The light from Sting is mentioned repeatedly in the sojourn that follows, but what is really intriguing is that Bilbo mostly finds his way through the goblin caves by instinct and feel, only to be surprised when he finally hits the underground lake in Gollum's lair.

OD&D is stingier with regard to infravision and darkvision than its descendants; elves and dwarves don't get it any more than humans or hobbits. And lacking thieves, but giving all demihumans enhanced chances to hear, I think hobbits doing dungeon scouting becomes a natural fit. Keep in mind that hobbits are excellent at hiding and will do so quite naturally.

In running dungeon-based games over the years in many systems, it's always seemed like this is an irritating point. Unless you send a dwarf or an elf ahead, or are high enough level to throw around Infravision spells, the natural scouts – B/X human thieves, AD&D halfling thieves, OD&D hobbits – always run into this problem where their natural scouting abilities are limited by inability to see in the dark. Once you're sending a torch ahead, the group typically decides to do reconnaissance in force, sending the whole party in formation through the dungeon and leading to a "kill everything" mentality. And in original and classic D&D that's a recipe for TPKs.

Giving OD&D hobbits the ability to navigate by sound, touch, and instinct (but not to see in the dark; they may have a feeling that something is in a chamber but not know what's there) goes a long way toward solving this practical problem.
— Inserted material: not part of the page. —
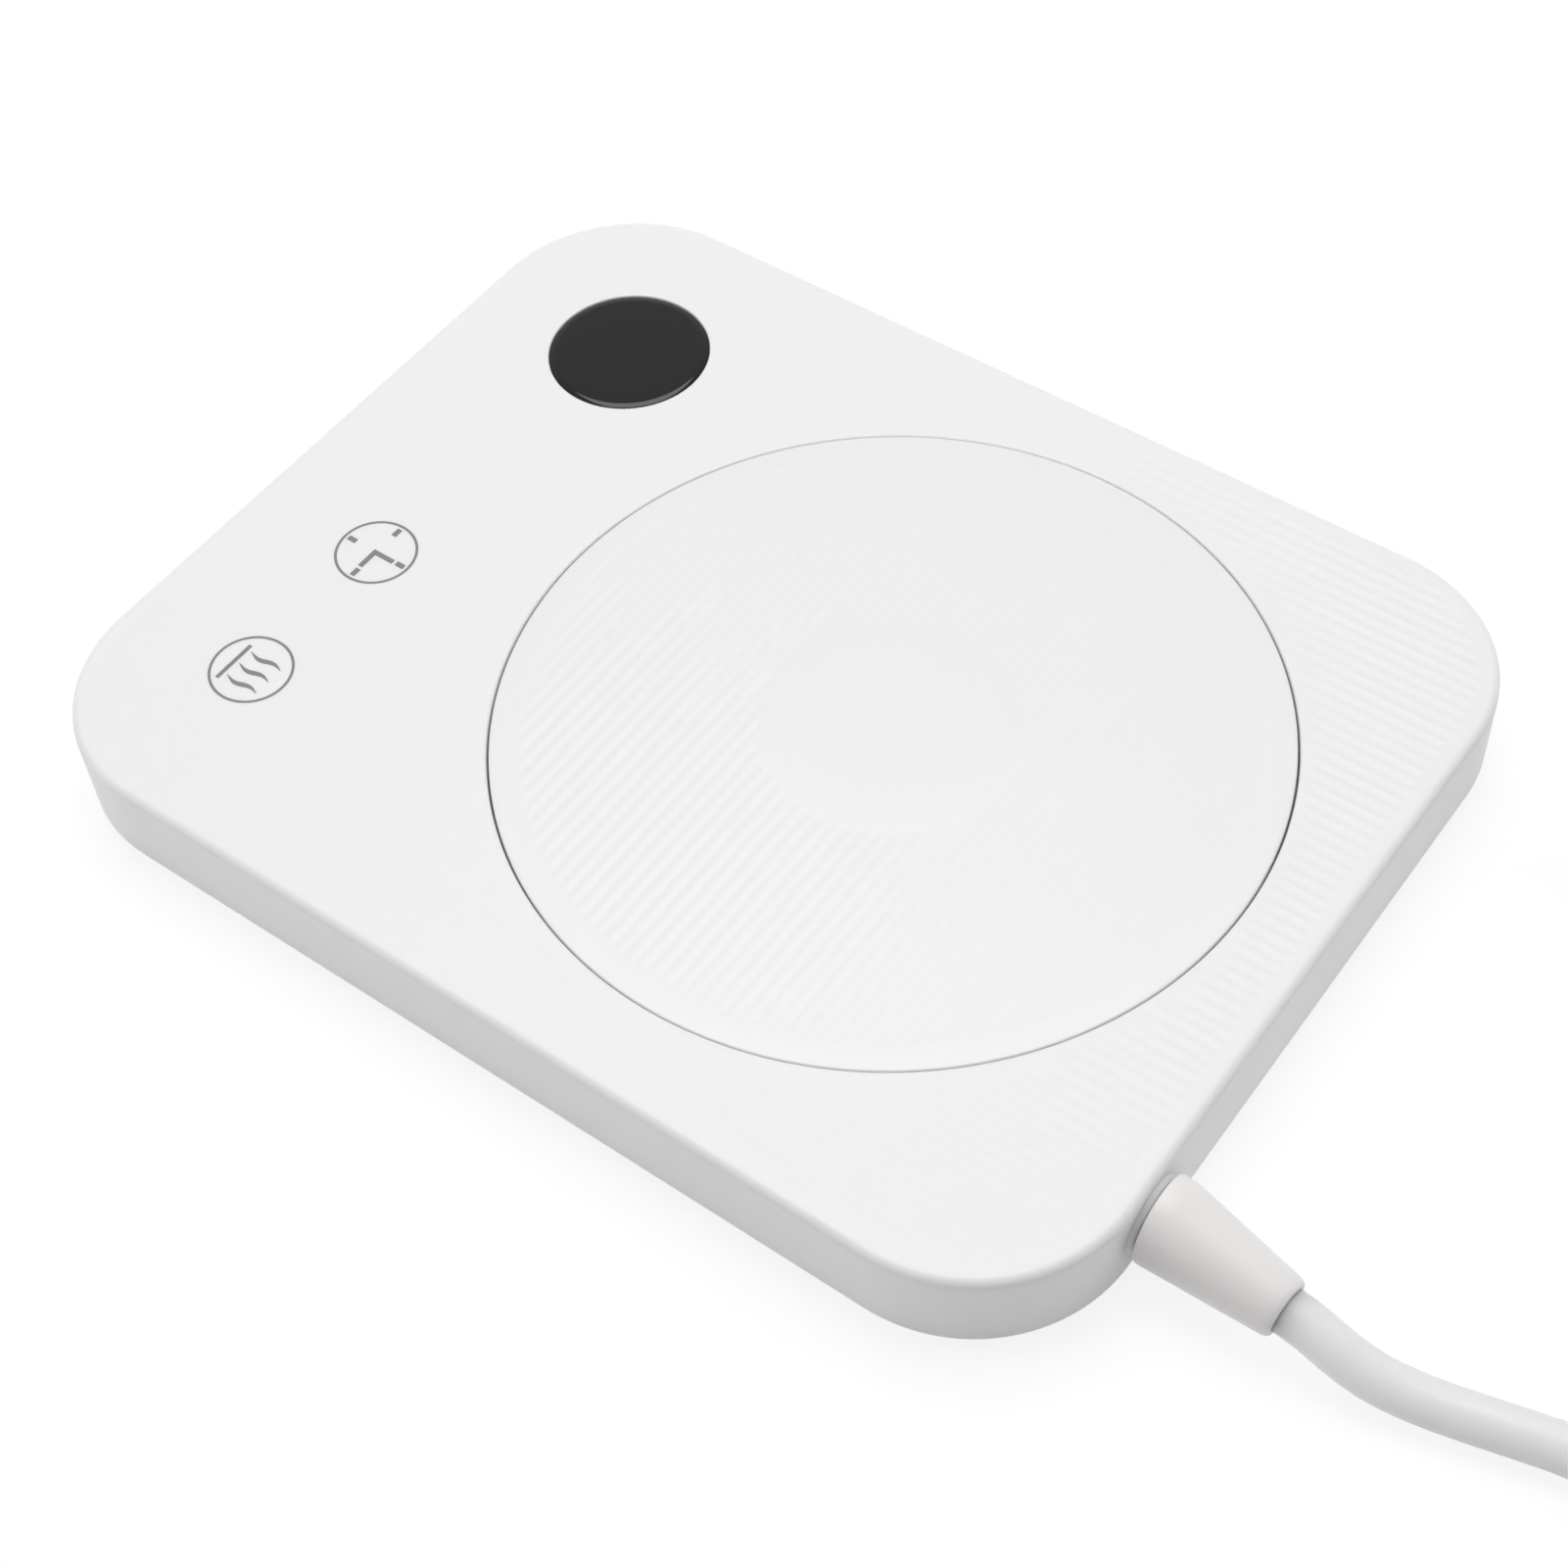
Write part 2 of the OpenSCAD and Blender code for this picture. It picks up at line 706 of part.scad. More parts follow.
module clamp_screws() {
    z = cord_z + cord_r + clamp_t;
    color("silver") translate([cord_x, clamp_y, 0])
        for (sx = [-1, 1]) translate([sx * clamp_screw_x, 0, 0]) {
            disc(1.9, z, z + 0.7);
            disc(0.85, z - 5, z + eps);
        }
}

module strain_relief() {
    tip_round = 1;
    root_l = 1.4;
    taper_l = relief_l - root_l / 2 - tip_round;
    color("white") {
        // neck through the wall, with a flange behind it
        translate([cord_x, relief_root_y + 1.5, cord_z]) rotate([90, 0, 0])
            cylinder(r = neck_r, h = relief_root_y + 1.5 - rear_wall_y + seat + eps);
        translate([cord_x - 5.5, rear_wall_y - seat - 1.6, cord_z - 4.4]) cube([11, 1.6, 8.8]);
        // straight root, and a tapered length that leans with the pull of the lead
        translate([cord_x, relief_root_y + root_l, cord_z]) rotate([90, 0, 0])
            cylinder(d = relief_root_d, h = root_l);
        translate([cord_x, relief_root_y + root_l / 2, cord_z])
            rotate([-relief_droop, 0, -relief_yaw]) rotate([-90, 0, 0]) {
                cylinder(d1 = relief_root_d - 0.1, d2 = relief_tip_d, h = taper_l);
                translate([0, 0, taper_l])
                    cylinder(d1 = relief_tip_d, d2 = relief_tip_d - 1.2, h = tip_round);
            }
    }
}

module cord_lead() {
    color("white") tube([for (p = lead_steps)
        [tip_x + p[0], tip_y + p[1], cord_r + p[2] * (tip_z - cord_r)]], cord_r, 10);
}

module cord_coil() {
    inner = coil_outer_r - coil_turns * coil_pitch - cord_r;
    outer = coil_outer_r + cord_r;
    height = coil_layers * cord_d;
    round_r = 2.5;
    color("white") translate([coil_x, coil_y, 0]) rotate_extrude() {
        translate([inner + round_r, 0]) square([outer - inner - 2 * round_r, height]);
        translate([inner, round_r]) square([outer - inner, height - 2 * round_r]);
        for (x = [inner + round_r, outer - round_r]) for (z = [round_r, height - round_r])
            translate([x, z]) circle(round_r);
    }
}

module cord_tail() {
    top_turn_z = (coil_layers - 0.5) * cord_d;
    color("white") tube([for (p = tail_steps)
        [plug_x, coil_y - p[0], top_turn_z + p[1] * (plug_z - top_turn_z)]], cord_r, 10);
}

module plug_body() {
    nose = 3;
    color("white") translate([plug_x, plug_y, plug_z]) rotate([90, 0, 0]) {
        cylinder(d1 = cord_d + 1.6, d2 = cord_d + 4.4, h = plug_neck_l + eps);
        translate([0, 0, plug_neck_l]) linear_extrude(plug_l - nose) rounded_rect(plug_w, plug_h, 5);
        translate([0, 0, plug_neck_l + plug_l - nose]) linear_extrude(nose)
            rounded_rect(plug_w - 2, plug_h - 2, 4);
    }
}

module plug_blades() {
    color("silver") for (s = [-1, 1])
        translate([plug_x + s * blade_pitch / 2, plug_y - plug_neck_l - plug_l - blade_l, plug_z])
            difference() {
                translate([-blade_t / 2, 0, -blade_w / 2]) cube([blade_t, blade_l, blade_w]);
                translate([-blade_t, 3.2, 0]) rotate([0, 90, 0]) cylinder(r = 1.5, h = 2 * blade_t);
            }
}

top_casing();
bottom_cover();
rubber_feet();
cover_screws();
warming_plate();
plate_carrier();
plate_screws();
heater_mat();
insulation_pad();
thermal_fuse();
temperature_sensor();
plate_springs();
switch_body();
switch_plunger();
switch_board();
switch_connector();
switch_lead();
control_board();
board_screws();
display_lens();
display_module();
touch_springs();
controller_chip();
buzzer();
filter_capacitor();
smoothing_capacitor();
mains_fuse();
triac();
mains_terminal();
heater_connector();
mains_wires();
heater_leads();
cord_sheath_end();
cord_clamp();
clamp_screws();
strain_relief();
cord_lead();
cord_coil();
cord_tail();
plug_body();
plug_blades();
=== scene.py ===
"""Electric mug warmer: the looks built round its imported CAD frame.

Sizes are in millimetres and are turned into metres where a mesh or curve is filled.
The front, with the display and the keys, is -Y; the lead leaves at the rear, +Y.
"""
import json
import math

import bmesh
import bpy
import numpy as np
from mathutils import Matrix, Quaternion, Vector


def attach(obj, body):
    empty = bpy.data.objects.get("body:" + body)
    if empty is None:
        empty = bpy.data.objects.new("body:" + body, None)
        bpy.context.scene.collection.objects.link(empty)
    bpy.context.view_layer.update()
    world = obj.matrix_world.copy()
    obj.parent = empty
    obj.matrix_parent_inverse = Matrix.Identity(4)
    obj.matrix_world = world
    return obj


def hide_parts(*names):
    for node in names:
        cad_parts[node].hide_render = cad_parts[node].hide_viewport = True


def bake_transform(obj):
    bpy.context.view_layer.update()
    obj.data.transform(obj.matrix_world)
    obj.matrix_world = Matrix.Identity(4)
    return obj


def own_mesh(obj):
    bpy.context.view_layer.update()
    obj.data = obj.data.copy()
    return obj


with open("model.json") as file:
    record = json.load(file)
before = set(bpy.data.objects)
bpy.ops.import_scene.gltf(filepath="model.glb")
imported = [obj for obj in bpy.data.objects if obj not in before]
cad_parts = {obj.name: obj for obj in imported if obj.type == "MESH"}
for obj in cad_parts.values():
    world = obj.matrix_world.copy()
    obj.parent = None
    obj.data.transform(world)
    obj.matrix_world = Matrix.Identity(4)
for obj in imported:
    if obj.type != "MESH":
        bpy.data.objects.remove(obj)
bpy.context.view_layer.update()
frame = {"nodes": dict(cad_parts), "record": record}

MM = 0.001
TURN = 2 * math.pi
TINY = 1e-7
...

Obviously they won't be able to do intricate maps, but counting the number of side passages and knowing the navigation paths leading to the next set of stairs allows a PC party to make much better decisions about the way they're going than simply having them lump from room to room like drunken sailors.

Obviously when PCs get infravision they become the natural scouts, replacing the need for such hobbitry. But as a method for OD&D, I would think this is a very viable replacement for the thief-as-blind-scout.